• [PROBLEM DESCRIPTION]
Check each line of the data for "frame" and select those that have it.

• [GIVEN MATERIAL]
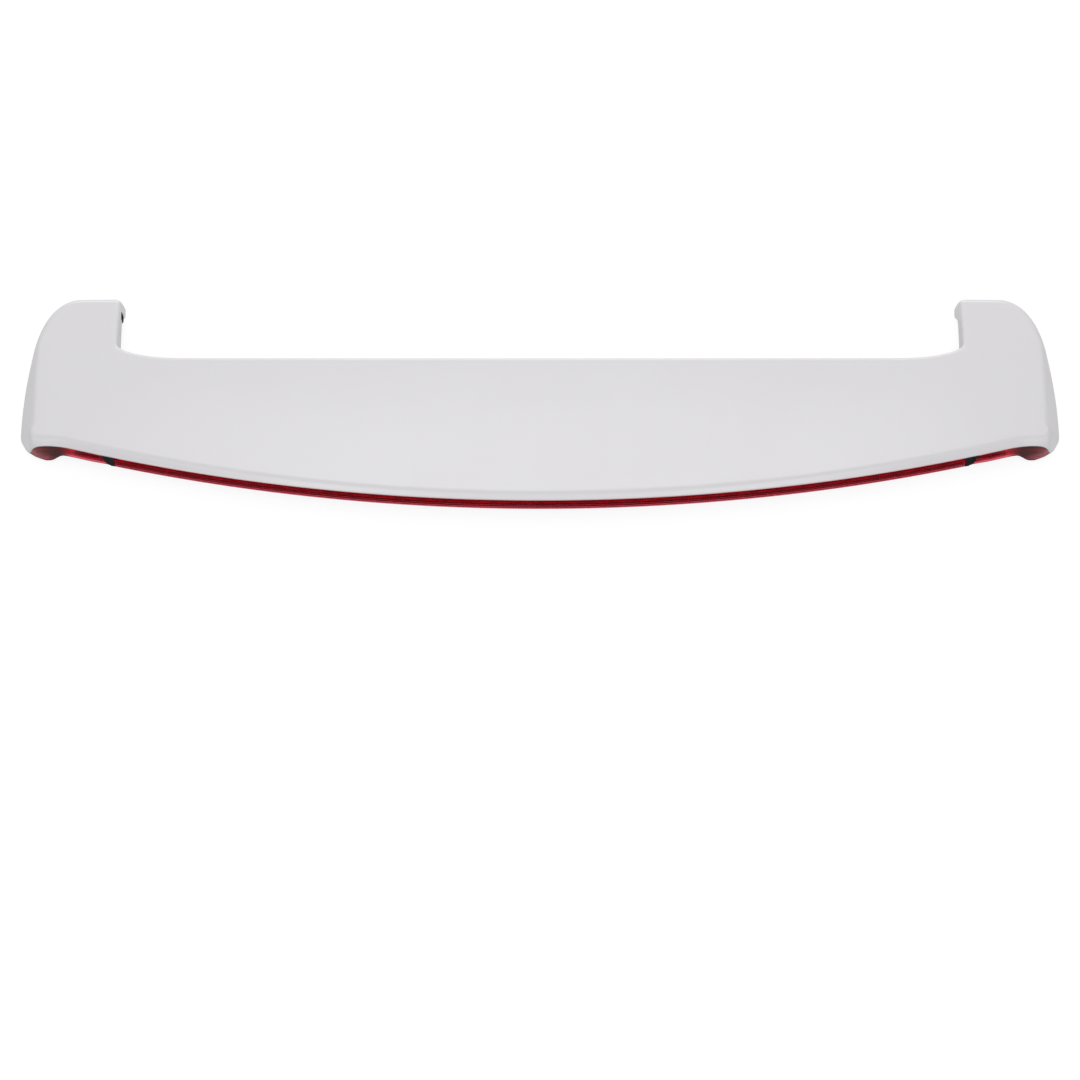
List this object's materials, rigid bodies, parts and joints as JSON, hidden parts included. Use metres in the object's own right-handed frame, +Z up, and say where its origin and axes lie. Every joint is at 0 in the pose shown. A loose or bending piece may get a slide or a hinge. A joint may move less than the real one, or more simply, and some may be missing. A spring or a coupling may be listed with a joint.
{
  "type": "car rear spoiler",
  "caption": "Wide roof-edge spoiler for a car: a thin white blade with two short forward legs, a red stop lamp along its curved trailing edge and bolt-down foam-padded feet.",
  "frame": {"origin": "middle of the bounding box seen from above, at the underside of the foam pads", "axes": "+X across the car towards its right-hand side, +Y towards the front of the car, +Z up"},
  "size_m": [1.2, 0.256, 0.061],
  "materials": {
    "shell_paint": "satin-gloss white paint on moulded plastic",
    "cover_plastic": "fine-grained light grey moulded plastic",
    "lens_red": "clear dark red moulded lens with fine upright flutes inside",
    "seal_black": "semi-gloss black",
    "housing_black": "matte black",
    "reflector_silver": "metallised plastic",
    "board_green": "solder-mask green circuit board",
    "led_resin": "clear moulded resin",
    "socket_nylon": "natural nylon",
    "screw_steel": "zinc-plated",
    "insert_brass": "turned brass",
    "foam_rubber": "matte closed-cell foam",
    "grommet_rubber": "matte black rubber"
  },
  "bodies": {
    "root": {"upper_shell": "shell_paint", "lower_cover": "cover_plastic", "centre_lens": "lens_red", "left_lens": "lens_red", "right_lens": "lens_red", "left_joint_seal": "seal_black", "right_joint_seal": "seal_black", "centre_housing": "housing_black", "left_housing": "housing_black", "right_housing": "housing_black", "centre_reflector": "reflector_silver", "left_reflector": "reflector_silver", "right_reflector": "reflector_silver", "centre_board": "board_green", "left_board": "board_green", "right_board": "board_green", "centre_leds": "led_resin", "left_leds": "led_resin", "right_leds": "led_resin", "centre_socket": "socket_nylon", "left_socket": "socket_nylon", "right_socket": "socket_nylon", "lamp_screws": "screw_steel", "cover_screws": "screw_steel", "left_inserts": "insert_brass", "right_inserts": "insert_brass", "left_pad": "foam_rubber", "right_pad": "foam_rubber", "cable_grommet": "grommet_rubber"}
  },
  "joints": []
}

• [WORKED SOLUTION]
List this object's materials, rigid bodies, parts and joints as JSON, hidden parts included. Use metres in the object's own right-handed frame, +Z up, and say where its origin and axes lie. Every joint is at 0 in the pose shown. A loose or bending piece may get a slide or a hinge. A joint may move less than the real one, or more simply, and some may be missing. A spring or a coupling may be listed with a joint.
  "frame": {"origin": "middle of the bounding box seen from above, at the underside of the foam pads", "axes": "+X across the car towards its right-hand side, +Y towards the front of the car, +Z up"},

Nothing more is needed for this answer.